How can this be true? Jesus gives us such joy, the joy of sins forgiven. Happiness lasts only for a moment but forgiven sins last forever. When He returns, our eyes will take in Jesus, and we will experience true eternal joy. Our current circumstances do not define us. Jesus does.
Luther teaches us in the Small Catechism to make the sign of the cross each morning and say, “In the name of the Father, + Son, and Holy Spirit.” Why? To remember our baptism. Our conscience is now clean before God (1 Peter 3:22). We’ve received God’s forgiveness and the gift of the Holy Spirit (Acts 2:38). Being baptized into Jesus’ death and resurrection, forgiveness, life, and light come new every morning (Romans 6:3-5). In Christ, even our fleeting happiness will turn into eternal joy.
Our lives take place in time, living between Good Friday and Easter. We died with Jesus in baptism, but the resurrection is not yet here. When it does arrive, we will wake up on the Last Day; our bodies will rise from death into a new dawn, unending. It will be a new morning where the shining sun will be Jesus Himself. A new day will be before us, where our lives in eternity will become praise for God’s deliverance, brought to us through Jesus Christ in the Holy Spirit.

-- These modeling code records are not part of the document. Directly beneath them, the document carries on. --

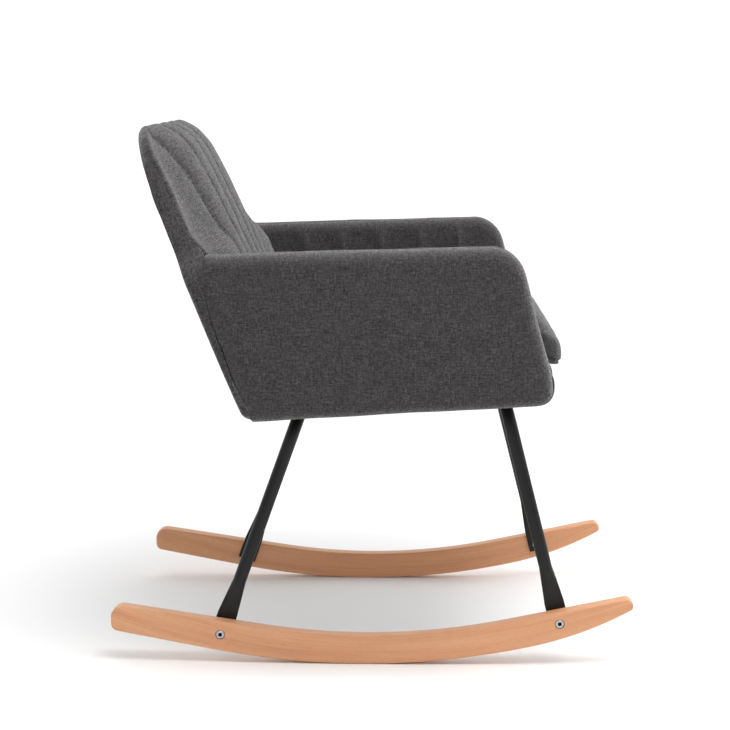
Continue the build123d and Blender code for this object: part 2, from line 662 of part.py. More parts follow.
def build():
    parts = {}
    right_rocker = rocker()
    parts["rocker_right"] = right_rocker
    parts["rocker_left"] = mirrored(right_rocker)
    parts["rocker_bolts"] = both_sides(rocker_bolt)
    parts["rocker_washers"] = both_sides(rocker_washer)
    parts["rocker_cap_nuts"] = both_sides(rocker_cap_nut)
    for end, bolt, lean in (("front", FRONT_BOLT, FRONT_LEAN), ("rear", REAR_BOLT, REAR_LEAN)):
        parts[f"{end}_leg_frame"] = leg_frame(bolt, lean)
        parts[f"mounting_plate_{end}_right"] = mounting_plate(bolt, lean, 1)
        parts[f"mounting_plate_{end}_left"] = mounting_plate(bolt, lean, -1)
    holes = all_plate_holes()
    parts["frame_bolts"] = Compound([frame_bolt(*hole) for hole in holes])
    parts["frame_washers"] = Compound([frame_washer(*hole) for hole in holes])
    parts["tee_nuts"] = Compound([tee_nut(*hole) for hole in holes])
    parts["seat_panel"] = seat_panel()
    parts["seat_rail_right"] = side_rail(1)
    parts["seat_rail_left"] = side_rail(-1)
    parts["seat_rail_front"] = front_rail()
    parts["seat_rail_rear"] = rear_rail()
    for number in range(WEB_COUNT):
        parts[f"seat_web_{number + 1}"] = web_strap(WEB_FIRST + number * WEB_PITCH)
    board = arm_board()
    parts["arm_board_right"] = board
    parts["arm_board_left"] = mirrored(board)
    arm_bolts = [arm_bolt(y, side) for y in ARM_BOLT_Y for side in (-1, 1)]
    parts["arm_bolts"] = Compound(arm_bolts)
    parts.update(back_frame())
    for number, level in enumerate(BACK_WEB_LEVELS):
        parts[f"back_web_{number + 1}"] = back_web(level)
    parts["back_bolts"] = Compound([back_bolt(x) for x in BACK_BOLT_X])
    outer = arm_outer_pad()
    parts["arm_outer_pad_right"] = outer
    parts["arm_outer_pad_left"] = mirrored(outer)
    inner = arm_inner_pad()
    parts["arm_inner_pad_right"] = inner
    parts["arm_inner_pad_left"] = mirrored(inner)
    parts["back_rear_pad"] = back_rear_pad()
    parts["back_front_pad"] = back_front_pad()
    parts["front_rail_pad"] = front_rail_pad()
    parts["seat_cushion"] = seat_cushion()
    parts["dust_cover"] = dust_cover()
    return parts


os.makedirs("parts", exist_ok=True)
for name, shape in build().items():
    export_step(shape, f"parts/{name}.step")
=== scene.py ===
"""Upholstered rocking chair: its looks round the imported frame. Metres, +Z up, the chair faces -Y."""

import math

import bmesh
import bpy
import numpy as np
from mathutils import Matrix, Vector, noise


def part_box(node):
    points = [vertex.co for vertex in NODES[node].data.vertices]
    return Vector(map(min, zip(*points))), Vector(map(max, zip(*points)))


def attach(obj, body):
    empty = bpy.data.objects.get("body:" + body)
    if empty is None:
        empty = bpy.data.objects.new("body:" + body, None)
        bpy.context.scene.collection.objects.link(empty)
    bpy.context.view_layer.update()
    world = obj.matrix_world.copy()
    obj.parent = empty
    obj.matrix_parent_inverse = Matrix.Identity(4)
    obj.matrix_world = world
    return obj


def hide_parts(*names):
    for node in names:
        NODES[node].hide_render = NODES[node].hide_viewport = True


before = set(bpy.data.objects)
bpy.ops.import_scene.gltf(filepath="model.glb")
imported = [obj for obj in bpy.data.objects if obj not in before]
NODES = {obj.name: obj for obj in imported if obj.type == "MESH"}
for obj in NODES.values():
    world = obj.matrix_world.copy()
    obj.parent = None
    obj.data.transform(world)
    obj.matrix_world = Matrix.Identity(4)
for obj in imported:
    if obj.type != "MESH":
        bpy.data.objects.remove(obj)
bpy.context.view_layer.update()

# ---------------------------- driving sizes
RECLINE = math.radians(22.3)
BACK_FOOT = (0.173, 0.373)     # lower rear corner of the back, (y, z)
SEAT_TILT = math.radians(3.7)
SEAT_Z = 0.391                 # underside of the seat panel at y = 0
DECK = 0.042                   # height of the webbing over it
SHELL_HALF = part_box("arm_outer_pad_right")[1].x
ARM_SEAM_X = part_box("arm_outer_pad_right")[0].x
ARM_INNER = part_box("arm_inner_pad_right")[0].x
BACK_TOP = 0.430               # height along the reclined back
BACK_HALF = 0.285
BACK_CORNER = 0.048
BACK_PAD_LOW = 0.045           # lower edge of the channelled front
CHANNELS = 2.5                 # the outermost sewn seams lie this many channels from the middle
CHANNEL_DEPTH = 0.0066
FAN_UP = 0.220                 # height along the back at which a channel has its width
FAN_WIDTH = 0.0596
FAN_SPREAD = 0.0779            # how much wider a channel grows, per metre up
TAPER_UP = 0.246               # height along the back at which its sides begin to lean in
TAPER = 0.342
BEHIND_ARMS = 0.026            # how much narrower the front is between the arms
ARMS_UP = 0.236
REAR_LOW_ROUND = 0.016         # rounded lower edge of the back's rear cover
TURN_IN = 0.0045               # how far the rear cover's hem turns in behind its seam
COVER_THICK = 0.0035           # cloth and wadding on the rear
SHRINK = 0.985                 # inner sheet of a cover, against its outer one
ARM_TOP_Z = 0.616
ARM_REAR_TOP_Z = 0.602
ARM_LENGTH = 0.43              # over which the arm's top falls to the rear
ARM_RISE = 0.0621              # slope of the arm's lower edge
ARM_FOOT_Y = -0.252            # front of the arm, below its rake
ARM_FOOT_Z = 0.399
ARM_RAKE_Z = 0.4333            # the rake begins here, and meets the rounded corner at its end
ARM_RAKE_END = 0.5793
ARM_RAKE = 0.2764
ARM_FRONT_R = 0.050            # rounded upper front corner of the arm
ARM_FRONT_ARC = (-0.1634, ARM_TOP_Z - ARM_FRONT_R)
ARM_LOW_R = 0.022              # rounded lower front corner
OUTER_ROUND = 0.017            # rounded edge between the arm's outer side and its top
LINING_ROUND = 0.0155          # and between its top and the lining
LINING_SEAM_Z = 0.600          # height at which the seams' places are given
LINING_SEAMS = (0.128, 0.063, -0.002, -0.070, -0.135)
LINING_LEANS = (11.0, 6.0, 5.5, 5.0, 4.0)                # degrees
LINING_DEPTH = 0.0062
ROLL_REAR = -0.229             # rear and middle height of the roll, on the seat
ROLL_MIDDLE = 0.016
ROLL_REACH = 0.031             # how far it stands forward of its rear
CUSHION_VOXEL = 0.006
CUSHION_FRONT = -0.274         # along the seat
CLOTH_FRAMES = 20
DUST_FRONT = -0.226            # dust cloth's front and rear edges, along the seat
DUST_REAR = 0.130
OPENING_X = 0.023              # half of the opening round a mounting plate
OPENING_Y = 0.034
CAMERA_PLACE = (-2.464, -0.0523, 0.8166)
CAMERA_YAW = 0.0271
CAMERA_PITCH = 0.1652
CAMERA_LENS = 79.13            # millimetres, on a 36 mm sensor


# ---------------------------- number helpers
def smooth(t):
    """0 to 1 with level ends."""
    t = np.clip(t, 0.0, 1.0)
    return t * t * (3 - 2 * t)


def mix(a, b, t):
    return a + (b - a) * t


def signed_power(x, power):
    """A power of x that keeps its sign."""
    return np.sign(x) * np.abs(x) ** power


def soft_ramp(x, width):
    """0 below, x above, and a parabola between -width and width."""
    curved = (x + width) ** 2 / (4 * width)
    return np.where(x < -width, 0.0, np.where(x > width, x, curved))


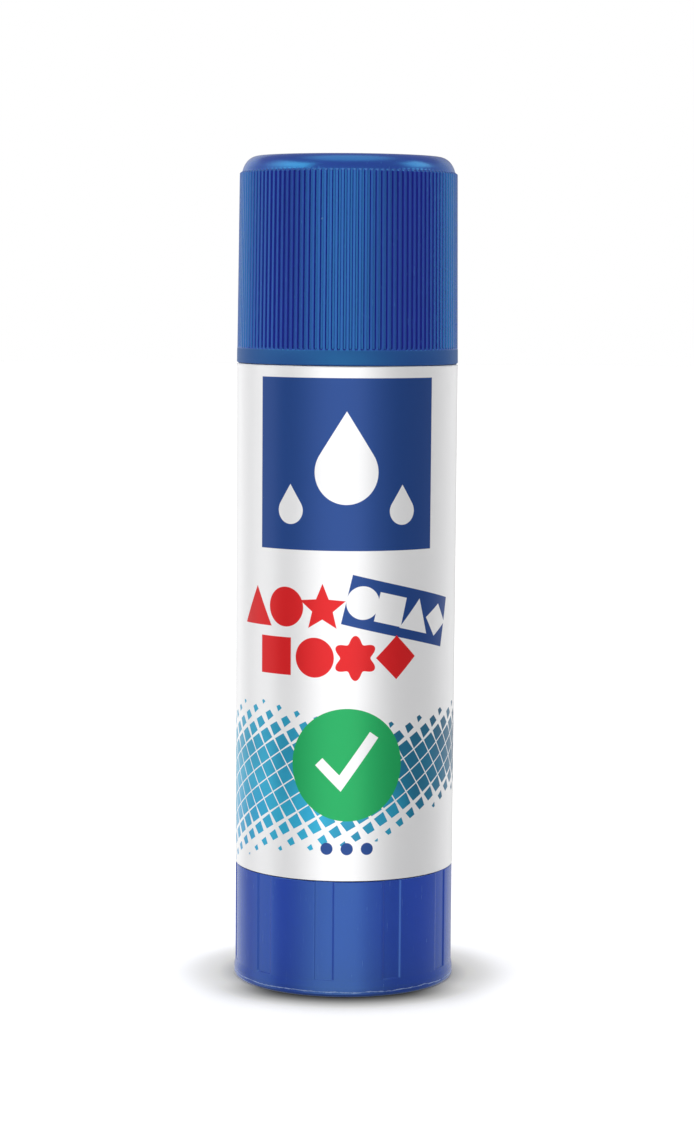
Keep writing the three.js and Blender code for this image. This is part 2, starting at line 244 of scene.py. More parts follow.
def arc_corner(before, corner, after, fillet, steps):
    """Points of the arc that rounds a corner of an outline."""
    a = np.array(before) - corner
    b = np.array(after) - corner
    length_a, length_b = np.linalg.norm(a), np.linalg.norm(b)
    a, b = a / length_a, b / length_b
    half = math.acos(np.clip(a @ b, -1, 1)) / 2
    if fillet <= 0 or math.pi / 2 - half < 1e-3:
        return [tuple(corner)]
    reach = min(fillet / math.tan(half), 0.49 * length_a, 0.49 * length_b)
    radius = reach * math.tan(half)
    middle = (a + b) / np.linalg.norm(a + b)
    centre = corner + middle * radius / math.sin(half)
    sweep = math.pi - 2 * half
    start = (corner + a * reach - centre) / radius
    side = (corner + b * reach - centre) / radius - start * math.cos(sweep)
    side = side / np.linalg.norm(side)
    turns = [sweep * i / steps for i in range(steps + 1)]
    return [tuple(centre + radius * (start * math.cos(t) + side * math.sin(t))) for t in turns]


def rounded(corners, steps=4, closed=True):
    """Outline of (radius, height) points, from corners of (radius, height, fillet)."""
    points = []
    count = len(corners)
    for i, (radius, height, fillet) in enumerate(corners):
        if not closed and i in (0, count - 1):
            points.append((radius, height))
            continue
        before = corners[i - 1][:2]
        after = corners[(i + 1) % count][:2]
        points += arc_corner(before, np.array((radius, height)), after, fillet, steps)
    return points


def with_heights(outline, heights, least_radius, closed=True):
    """The outline with points added where its stretches beyond a radius pass the heights."""
    result = []
    pairs = list(zip(outline, outline[1:] + outline[:1]))
    for i, (start, end) in enumerate(pairs):
        result.append(start)
        if (not closed and i == len(pairs) - 1) or min(start[0], end[0]) < least_radius:
            continue
        low, high = sorted((start[1], end[1]))
        inside = [height for height in heights if low + 0.01 < height < high - 0.01]
        for height in sorted(inside, reverse=start[1] > end[1]):
            share = (height - start[1]) / (end[1] - start[1])
            result.append((start[0] + share * (end[0] - start[0]), height))
    return result


def columns(count, marks=()):
    """Angles round the axis: even steps, which give way to the marks near them."""
    least = TURN / count * 0.45
    marks = sorted(mark % TURN for mark in marks)

    def is_free(angle):
        return all(abs((angle - mark + math.pi) % TURN - math.pi) > least for mark in marks)

    even = [i * TURN / count for i in range(count)]
    return np.array(sorted([angle for angle in even if is_free(angle)] + marks))


def shade(mesh, sharp_angle):
    """Shades a mesh smooth apart from its sharp edges."""
    mesh.polygons.foreach_set("use_smooth", [True] * len(mesh.polygons))
    mesh.set_sharp_from_angle(angle=math.radians(sharp_angle))


def made(name, vertices, faces, sharp_angle=SHARP):
    """A shaded mesh object from points in millimetres."""
    mesh = bpy.data.meshes.new(name)
    mesh.from_pydata((np.asarray(vertices) * MM).tolist(), [], faces)
    mesh.validate()
    shade(mesh, sharp_angle)
    piece = bpy.data.objects.new(name, mesh)
    bpy.context.scene.collection.objects.link(piece)
    return piece


def turned(name, outline, angles, reshape=None, closed=True, sharp_angle=SHARP):
    """An outline turned about the axis. Angles run from -Y towards +X.
    reshape(radius, height, angle) gives each point's new radius."""
    outline = np.array(outline)
    vertices, rows, faces = [], [], []
    for radius, height in outline:
        if radius < 1e-9:
            rows.append([len(vertices)] * len(angles))
            vertices.append((0, 0, height))
            continue
        radii = np.full(len(angles), radius)
        level = np.full(len(angles), height)
        if reshape:
            radii = reshape(radii, level, angles)
        rows.append(list(range(len(vertices), len(vertices) + len(angles))))
        vertices += list(zip(radii * np.sin(angles), -radii * np.cos(angles), level))
    pairs = list(zip(rows, rows[1:] + rows[:1]))
    if not closed:
        pairs = pairs[:-1]
    for row, next_row in pairs:
        for i in range(len(angles)):
            j = (i + 1) % len(angles)
            corners = [row[i], row[j], next_row[j], next_row[i]]
            distinct = list(dict.fromkeys(corners))
            if len(distinct) > 2:
                faces.append(distinct)
    return made(name, vertices, faces, sharp_angle)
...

With our Jesus-colored glasses on to understand the Scriptures as we should, Psalm 30 becomes even more astounding. “The sorrow of death may lodge for a night, but joy comes in the morning light of the new heaven and earth.” Joy comes from the Lord with sins forgiven, and we respond in such joy during the Divine Service and even share it with others.
When that sinister visitor comes to you in the night, remind him of the Morning Star. He, Jesus, brought, and brings, light into your life through the forgiveness of sins. Yes, “weeping may lodge for the night, but joy comes in the morning.” Because of Jesus, everything is now changed. Amen.